Shortly after executing the option, the defendants learned that the Ford Motor Company was going to build a factory near their property. There was considerable negotiating from that time on between defendants and McEvoy, but E. Larsen, the other party to the option or Standard Realty and Development Company to whom E. Larsen assigned the option after its expiration on March 26, 1953, did not enter into the negotiations. On April 1, 1953, defendants, through their attorney, notified the California Pacific Title Insurance Company, which had been designated as escrow agent, that they were rescinding the contract with E. Larsen, the title company's employee, and enclosed a check for the $500 consideration originally paid by McEvoy to defendants. Appellant as assignee of E. Larsen then brought this action for specific performance of the option agreement or for alternative relief by way of damages for breach of contract.
Appellant urges the trial court erred in its finding that McEvoy was acting as agent for the defendants because the finding is not supported by the evidence. Appellant contends the finding is predicated upon an unreasonable inference drawn by the trial court from the defendants' testimony. We do not find it so, even though a reasonable person might draw a contrary inference. [1] This court will not set aside a finding of fact made by the trial court if it is not improbable in the light of all of the evidence. [2] In addition to the testimony of the defendants, the record provides other substantial evidence to support the finding of the trial court that McEvoy was acting as agent for the defendants. The cross-examination of McEvoy himself supports such a finding. The evidence that McEvoy induced the defendants to pay him a commission of 5 per cent for selling their property also bears upon this finding.
A review of the record discloses that there is ample evidence and substantial evidence to sustain the finding of the trial court that McEvoy was acting as agent for the defendants. [3] Conceding that a reasonable person might draw the contrary inference which appellant has drawn from the evidence, nonetheless, it is an elemental and fundamental rule of law that where the evidence is in conflict the appellate court will not disturb the verdict of the jury or the findings of the trial court. This proposition of law with supporting citations is set forth clearly in 3 California Procedure by Witkin, page 2245, paragraph 84.

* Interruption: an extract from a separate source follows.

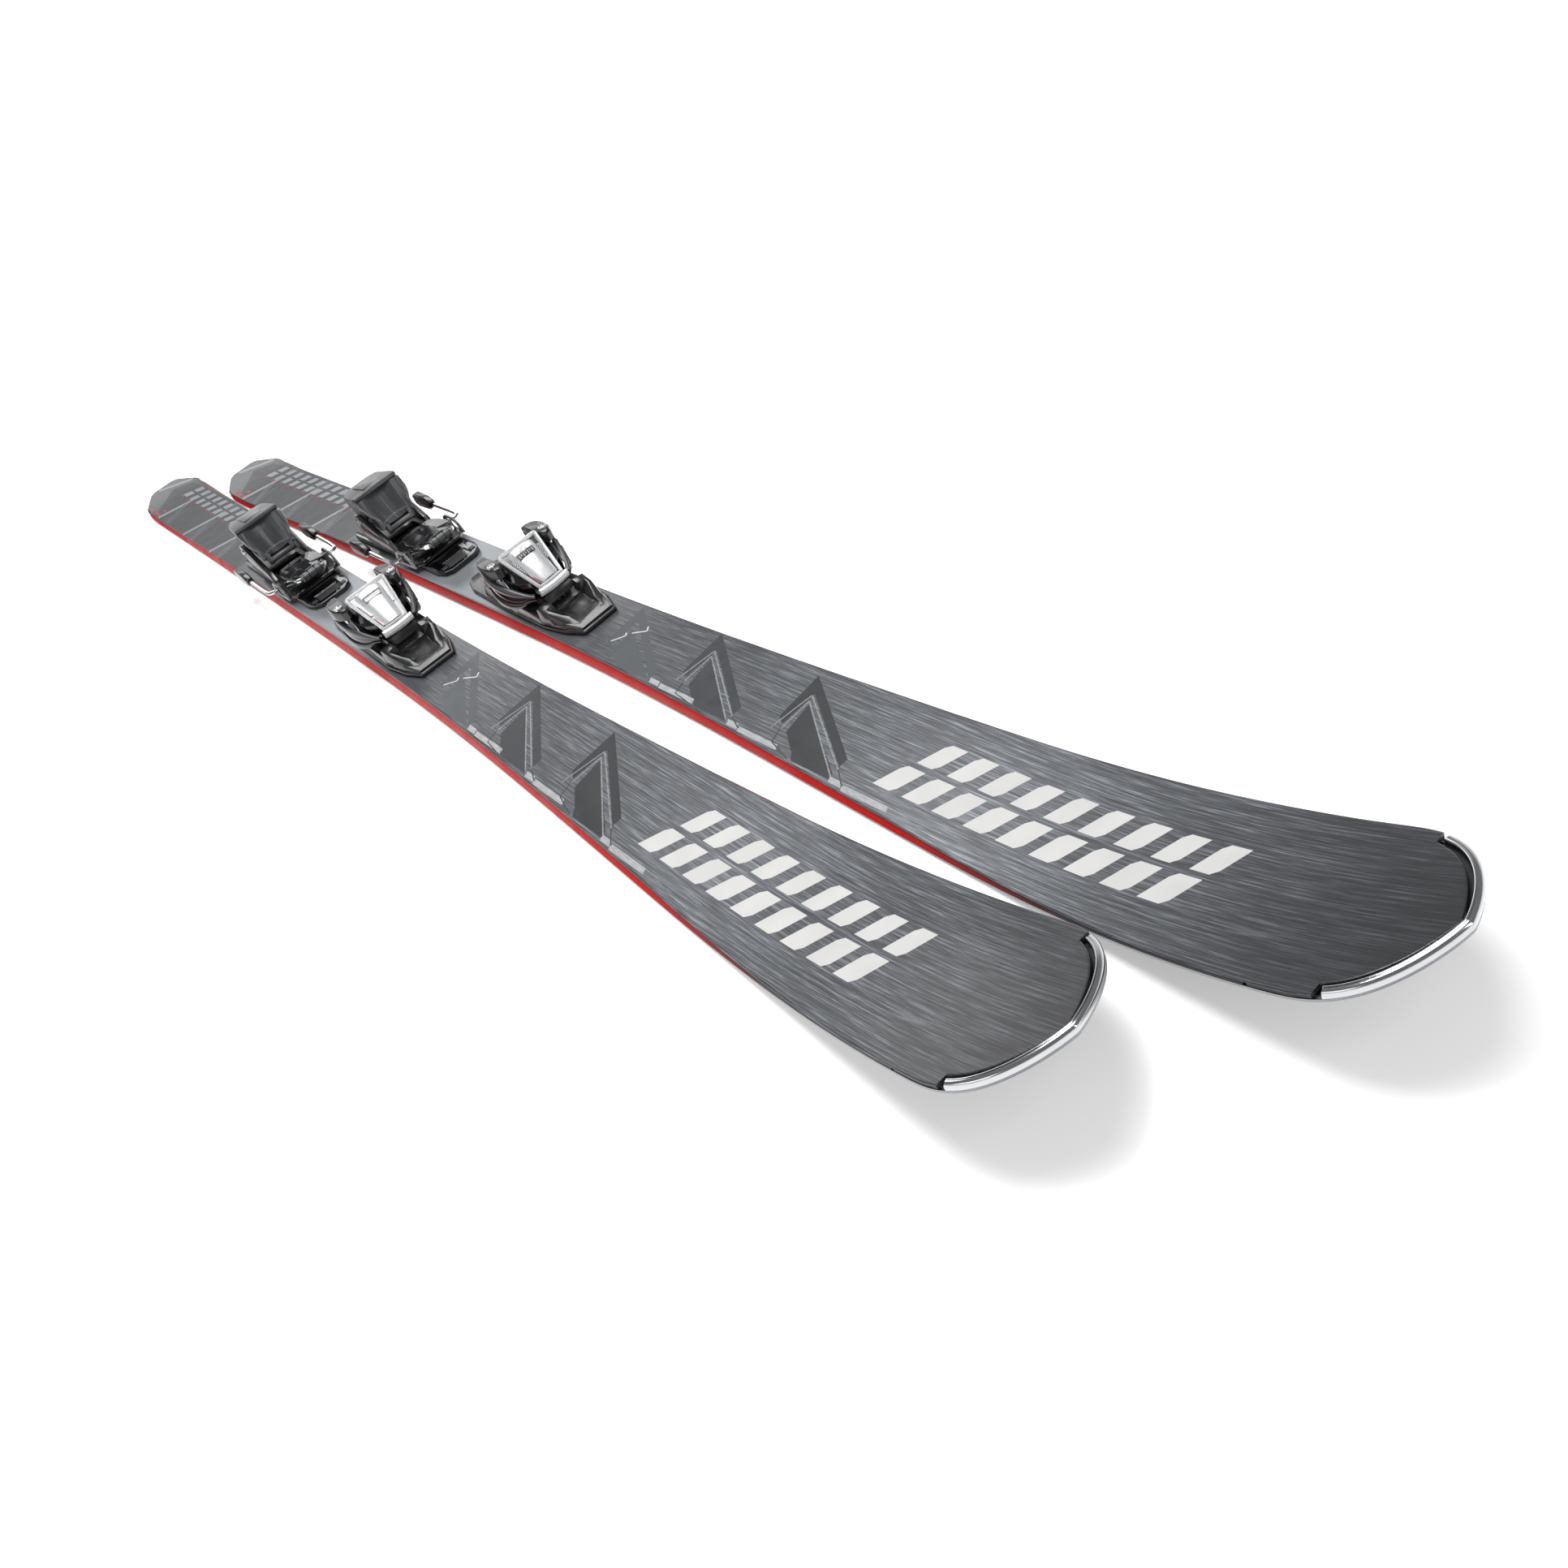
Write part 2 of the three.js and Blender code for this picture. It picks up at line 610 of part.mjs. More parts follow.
function heelPieces() {
  return [
    ['heel_track', 'black', heelTrack()],
    ['heel_carriage', 'black', heelCarriage()],
    ['heel_cup', 'charcoal', heelCup()],
    ['heel_lever', 'charcoal', heelLever()],
    ['heel_pin', 'steel', heelPin()],
    ['heel_spring', 'steel', spring(447, 474, 5.1, 1, 5, HEEL.boreZ)],
    ['heel_screw', 'steel', slottedScrew(444.5, 437.5, 6.5, HEEL.boreZ)],
    ['brake_pedal', 'black', brakePedal()],
    ['brake_wire', 'chrome', brakeWire()],
    ['brake_foot_left', 'black', brakeFoot(1)],
    ['brake_foot_right', 'black', brakeFoot(-1)],
  ];
}

// ---------------------------------------------------------------- assembly

const flatPieces = [...skiPieces(), ...toePieces(), ...heelPieces()];
const slopedPieces = [['toe_cover', 'silver', toeCover()], ['toe_bezel', 'clear', toeBezel()]];

function addPieces(group, prefix, pieces) {
  for (const [name, slot, geometry] of pieces) {
    const mesh = new THREE.Mesh(geometry, MATERIALS[slot]);
    mesh.name = `${prefix}_${name}`;
    group.add(mesh);
  }
}

function buildSki(prefix) {
  const ski = new THREE.Group();
  addPieces(ski, prefix, flatPieces);
  const slope = new THREE.Group();
  slope.position.set(775.5, 0, TOE.top);
  slope.rotation.y = SLOPE;
  addPieces(slope, prefix, slopedPieces);
  ski.add(slope);
  return ski;
}

const skis = new THREE.Group();
const right = buildSki('right');
const left = buildSki('left');
left.position.set(PAIR.leftX, PAIR.leftY, 0);
left.rotation.z = PAIR.leftYaw;
skis.add(right, left);

// The origin is at the middle of the pair's footprint, at floor level.
skis.updateMatrixWorld(true);
const middle = new THREE.Box3().setFromObject(skis, true).getCenter(new THREE.Vector3());
skis.position.set(-middle.x, -middle.y, 0);

export default skis;
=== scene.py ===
"""A pair of alpine skis with step-in bindings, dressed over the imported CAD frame.

Every new piece is drawn in its own ski's frame, in millimetres: x from the tail end, y from the
centreline (+ is the ski's left), z from the running base. PLACES puts that frame in the row frame.
"""

import math

import bmesh
import bpy
from mathutils import Matrix, Vector
from mathutils.geometry import tessellate_polygon


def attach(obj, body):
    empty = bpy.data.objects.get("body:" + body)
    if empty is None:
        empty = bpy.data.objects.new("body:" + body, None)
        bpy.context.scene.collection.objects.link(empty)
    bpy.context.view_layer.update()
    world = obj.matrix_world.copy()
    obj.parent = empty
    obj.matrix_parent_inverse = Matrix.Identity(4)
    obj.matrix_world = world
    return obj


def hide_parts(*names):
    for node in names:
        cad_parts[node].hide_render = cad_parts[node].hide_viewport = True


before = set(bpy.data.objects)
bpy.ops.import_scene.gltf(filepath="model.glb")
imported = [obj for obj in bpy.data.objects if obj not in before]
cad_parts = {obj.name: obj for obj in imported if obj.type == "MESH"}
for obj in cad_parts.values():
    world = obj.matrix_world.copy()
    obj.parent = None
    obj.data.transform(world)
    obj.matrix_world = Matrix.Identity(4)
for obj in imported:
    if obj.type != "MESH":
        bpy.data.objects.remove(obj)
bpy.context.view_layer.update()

# ---------------------------------------------------- named dimensions

MM = 0.001
SIDES = ("right", "left")
LEFT_YAW = math.radians(2.4)

# Where each ski's tail end lies in the row frame, in metres, and its turn about the vertical.
PLACES = {
    "right": ((-0.89941, -0.07463, 0.0), 0.0),
    "left": ((-0.77941, 0.00737, 0.0), LEFT_YAW),
}

LENGTH = 1680.0
WAIST_X, WAIST_HALF = 740.0, 37.5
TAIL_HALF, TIP_HALF = 42.5, 63.5
TIP_WIDEST_X, TIP_START_X = 1590.0, 1600.0
TAIL_CORNER = ((0, 15), (3, 21), (30, 39.4), (45, 41.9), (70, TAIL_HALF))
TAIL_THICK, WAIST_THICK, TIP_THICK = 7.0, 14.0, 6.5
TAIL_RISE, TAIL_RISE_X = 8.0, 110.0
TIP_RISE, TIP_RISE_X = 66.0, 1320.0
SHEET_THICK = 1.2
SHEET_ROUND = 2.2
EDGE_THICK, EDGE_WIDTH = 2.0, 2.2
LOW_POINT = 2.5              # points lower than this follow the base right under them
GAP = 0.3
RAIL_WIDTH = 6.0
RAIL_FROM, RAIL_TO = 40.0, 1588.0
RAIL_LEAN = 3.0
GUARD_START, GUARD_STEP, GUARD_CLEAR, GUARD_WIDTH = 1634.0, 1629.0, 5.8, 5.0
PRINT_LIFT = 0.05            # how far each printed layer stands over the one below

# The view from beyond the tips, at the right ski's side, with the horizon rolled.
CAMERA_AT = (1.1804, -0.3233, 0.6624)
CAMERA_AZIMUTH = math.radians(67.38)
CAMERA_ELEVATION = math.radians(38.31)
CAMERA_ROLL = math.radians(-26.83)
CAMERA_LENS = 33.49

# ---------------------------------------------------- the ski's own shape


def smoothstep(low, high, x):
    """0 below low and 1 above high, with a smooth rise between."""
    t = min(1.0, max(0.0, (x - low) / (high - low)))
    return t * t * (3 - 2 * t)


def half_width(x):
    """Half the ski's width at x."""
    if x <= TAIL_CORNER[-1][0]:
        for (x0, y0), (x1, y1) in zip(TAIL_CORNER, TAIL_CORNER[1:]):
            if x <= x1:
                return y0 + (y1 - y0) * (x - x0) / (x1 - x0)
    if x <= WAIST_X:
        u = (WAIST_X - x) / (WAIST_X - 70)
        return WAIST_HALF + (TAIL_HALF - WAIST_HALF) * u**1.9
    if x <= TIP_START_X:
        u = min(1.0, (x - WAIST_X) / (TIP_WIDEST_X - WAIST_X))
        return WAIST_HALF + (TIP_HALF - WAIST_HALF) * math.sin(math.pi / 2 * u) ** 2.6
    t = (x - TIP_START_X) / (LENGTH - TIP_START_X)
    return max(1.0, TIP_HALF * max(0.0, 1 - t**3) ** 0.75)


def base_height(x):
    """Height of the running base at x: the tail lifts a little and the tip curves up."""
    if x < TAIL_RISE_X:
        return TAIL_RISE * (1 - x / TAIL_RISE_X) ** 2
    return TIP_RISE * max(0.0, (x - TIP_RISE_X) / (LENGTH - TIP_RISE_X)) ** 2.4


def thickness(x):
    """The ski's thickness: thickest under the binding, thinner towards both ends."""
    rise = (WAIST_THICK - TAIL_THICK) * smoothstep(0, 400, x)
    return TAIL_THICK + rise - (WAIST_THICK - TIP_THICK) * smoothstep(890, 1480, x)


def top_height(x):
    """Height of the sheet's upper face at x."""
    return base_height(x) + thickness(x)


def rail_lean(x):
    """How far the sidewall leans in at its top; it fades out towards both ends."""
    return RAIL_LEAN * smoothstep(10, 60, x) * (1 - smoothstep(1250, 1560, x))


def sheet_half(x):
    """Half width of the topsheet: inside the leaning sidewalls, and clear of the tip guard."""
    if x >= GUARD_STEP:
        return max(7.0, half_width(x + GUARD_CLEAR)) - GUARD_CLEAR
    return half_width(x) - rail_lean(x)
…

[4] Appellant contends that granted arguendo the trial court was correct in its finding that McEvoy was acting in a dual capacity as agent for plaintiff and defendants, nonetheless, it is not grounds for a rescission of the contract even though he made no disclosure of this fact to the defendants. There is persuasive authority to the contrary in the recent Supreme Court case of McConnell v. Cowan, 44 Cal.2d 805 [ 285 P.2d 261]. In that case the court discusses a factual situation similar to the one presented in this case, where there was dual representation, the agent assuming to act in a double capacity without disclosing this fact to one principal. At page 809, the court says:
". . . Such conduct is a fraud upon his principal, and not only will the agent not be entitled to compensation for services so rendered, but the contract or dealings made or had by the agent, while so acting also for the other party without the knowledge or consent of the principal, are not binding upon the latter, and if they still remain executory, he may repudiate them on that ground, or, if they have been executed in whole or in part, he may by acting promptly and before the rights of innocent parties have intervened, restore the consideration received, rescind the contract and recover back the property or rights with which he has parted under it. . . ."
The defendants in the case before us followed the prescribed procedure exactly, and the trial court did not err in finding that the defendants had a right to rescind the contract. Thus the defendants could not be required to specifically perform the option agreement, nor is plaintiff entitled to recover damages. (See Vice v. Thacker, 30 Cal.2d 84, 90 [ 180 P.2d 4]; 9 Cal.Jur.2d 198.)
This court having found defendants justified in rescinding the contract, the other points raised by appellant on appeal become immaterial and it is unnecessary to discuss them.
Judgment affirmed.
Kaufman, P.J., and Dooling, J., concurred.